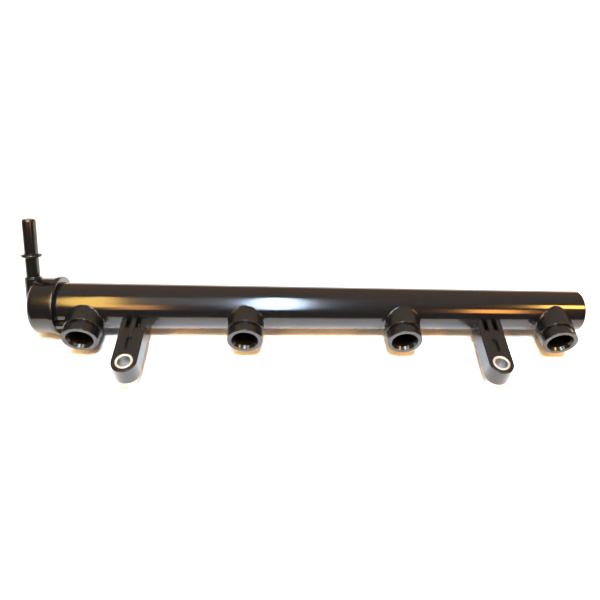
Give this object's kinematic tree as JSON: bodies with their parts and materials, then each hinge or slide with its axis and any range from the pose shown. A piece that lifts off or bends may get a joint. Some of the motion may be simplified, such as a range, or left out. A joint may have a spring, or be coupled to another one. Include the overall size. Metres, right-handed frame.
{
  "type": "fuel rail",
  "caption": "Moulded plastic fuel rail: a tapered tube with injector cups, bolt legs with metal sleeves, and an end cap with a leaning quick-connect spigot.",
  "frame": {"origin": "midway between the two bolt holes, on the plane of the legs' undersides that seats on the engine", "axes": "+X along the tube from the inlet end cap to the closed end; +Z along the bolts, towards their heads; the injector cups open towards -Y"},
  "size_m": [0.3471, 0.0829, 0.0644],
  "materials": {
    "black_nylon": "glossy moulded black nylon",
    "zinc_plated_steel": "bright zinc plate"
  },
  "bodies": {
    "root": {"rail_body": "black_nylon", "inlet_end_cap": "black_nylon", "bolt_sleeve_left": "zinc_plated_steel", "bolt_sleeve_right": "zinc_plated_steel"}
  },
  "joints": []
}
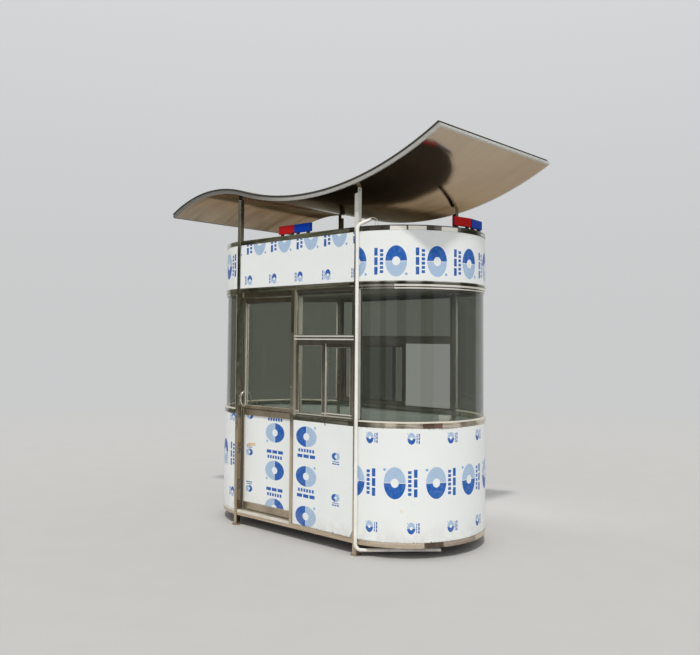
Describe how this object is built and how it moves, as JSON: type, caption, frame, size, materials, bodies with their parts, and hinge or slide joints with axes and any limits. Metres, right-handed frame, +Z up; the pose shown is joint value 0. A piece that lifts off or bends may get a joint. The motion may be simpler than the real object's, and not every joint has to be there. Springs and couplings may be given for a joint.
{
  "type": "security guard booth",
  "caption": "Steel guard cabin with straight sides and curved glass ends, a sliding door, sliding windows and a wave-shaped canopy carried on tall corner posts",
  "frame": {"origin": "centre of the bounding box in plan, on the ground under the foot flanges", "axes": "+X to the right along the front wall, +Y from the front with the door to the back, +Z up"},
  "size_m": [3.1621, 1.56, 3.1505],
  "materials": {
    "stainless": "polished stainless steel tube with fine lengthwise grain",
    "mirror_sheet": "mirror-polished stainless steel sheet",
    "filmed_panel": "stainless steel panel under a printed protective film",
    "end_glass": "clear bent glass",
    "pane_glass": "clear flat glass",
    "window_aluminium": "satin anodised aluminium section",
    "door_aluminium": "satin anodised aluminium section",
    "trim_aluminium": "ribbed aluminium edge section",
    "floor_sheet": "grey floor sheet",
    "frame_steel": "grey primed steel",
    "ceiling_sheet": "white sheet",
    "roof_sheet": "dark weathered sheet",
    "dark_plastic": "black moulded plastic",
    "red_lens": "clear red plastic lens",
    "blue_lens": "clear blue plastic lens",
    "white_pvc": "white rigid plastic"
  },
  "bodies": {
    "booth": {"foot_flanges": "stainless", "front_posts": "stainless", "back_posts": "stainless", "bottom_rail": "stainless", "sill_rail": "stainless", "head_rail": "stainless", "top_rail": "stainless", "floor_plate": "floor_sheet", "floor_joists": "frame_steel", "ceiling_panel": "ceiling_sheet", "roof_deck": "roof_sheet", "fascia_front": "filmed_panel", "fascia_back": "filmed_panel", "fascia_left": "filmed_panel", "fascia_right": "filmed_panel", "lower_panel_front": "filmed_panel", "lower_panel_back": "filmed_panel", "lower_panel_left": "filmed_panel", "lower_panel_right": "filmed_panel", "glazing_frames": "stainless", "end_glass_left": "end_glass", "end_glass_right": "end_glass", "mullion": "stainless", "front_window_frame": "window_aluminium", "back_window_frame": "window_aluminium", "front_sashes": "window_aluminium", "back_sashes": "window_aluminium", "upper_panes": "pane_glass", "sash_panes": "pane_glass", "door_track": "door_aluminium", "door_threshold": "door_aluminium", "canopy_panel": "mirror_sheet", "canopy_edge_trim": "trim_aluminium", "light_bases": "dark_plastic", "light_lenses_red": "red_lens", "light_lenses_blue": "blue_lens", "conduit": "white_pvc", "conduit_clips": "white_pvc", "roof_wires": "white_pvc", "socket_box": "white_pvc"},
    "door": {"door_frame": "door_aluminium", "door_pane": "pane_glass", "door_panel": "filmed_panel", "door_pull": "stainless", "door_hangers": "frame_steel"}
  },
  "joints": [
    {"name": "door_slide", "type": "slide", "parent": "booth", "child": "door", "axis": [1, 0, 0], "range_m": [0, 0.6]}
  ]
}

...

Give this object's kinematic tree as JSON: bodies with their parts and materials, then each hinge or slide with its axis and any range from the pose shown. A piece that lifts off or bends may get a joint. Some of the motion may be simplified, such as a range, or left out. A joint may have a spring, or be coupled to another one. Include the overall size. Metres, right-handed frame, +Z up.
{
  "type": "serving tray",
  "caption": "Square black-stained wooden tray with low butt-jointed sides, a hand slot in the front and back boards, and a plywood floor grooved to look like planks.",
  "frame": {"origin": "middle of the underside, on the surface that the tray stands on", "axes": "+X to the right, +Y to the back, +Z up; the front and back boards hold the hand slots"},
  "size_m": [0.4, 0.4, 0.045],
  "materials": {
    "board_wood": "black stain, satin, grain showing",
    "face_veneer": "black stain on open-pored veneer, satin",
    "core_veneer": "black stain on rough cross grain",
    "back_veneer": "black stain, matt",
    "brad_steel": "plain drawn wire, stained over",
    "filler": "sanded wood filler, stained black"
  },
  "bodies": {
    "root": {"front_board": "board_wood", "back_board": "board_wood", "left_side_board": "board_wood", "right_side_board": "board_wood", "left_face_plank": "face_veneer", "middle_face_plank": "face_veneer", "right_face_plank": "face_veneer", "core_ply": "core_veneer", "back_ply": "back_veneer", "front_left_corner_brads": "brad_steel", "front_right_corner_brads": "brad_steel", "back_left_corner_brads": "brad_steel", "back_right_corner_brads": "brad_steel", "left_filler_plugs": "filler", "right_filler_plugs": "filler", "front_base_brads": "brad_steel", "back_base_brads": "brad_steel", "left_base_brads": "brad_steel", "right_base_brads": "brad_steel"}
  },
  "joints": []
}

◆ **Task directions**
Check each line above for the word "handed" and say how many have it, with nothing else.

◆ **Solution to this task**
3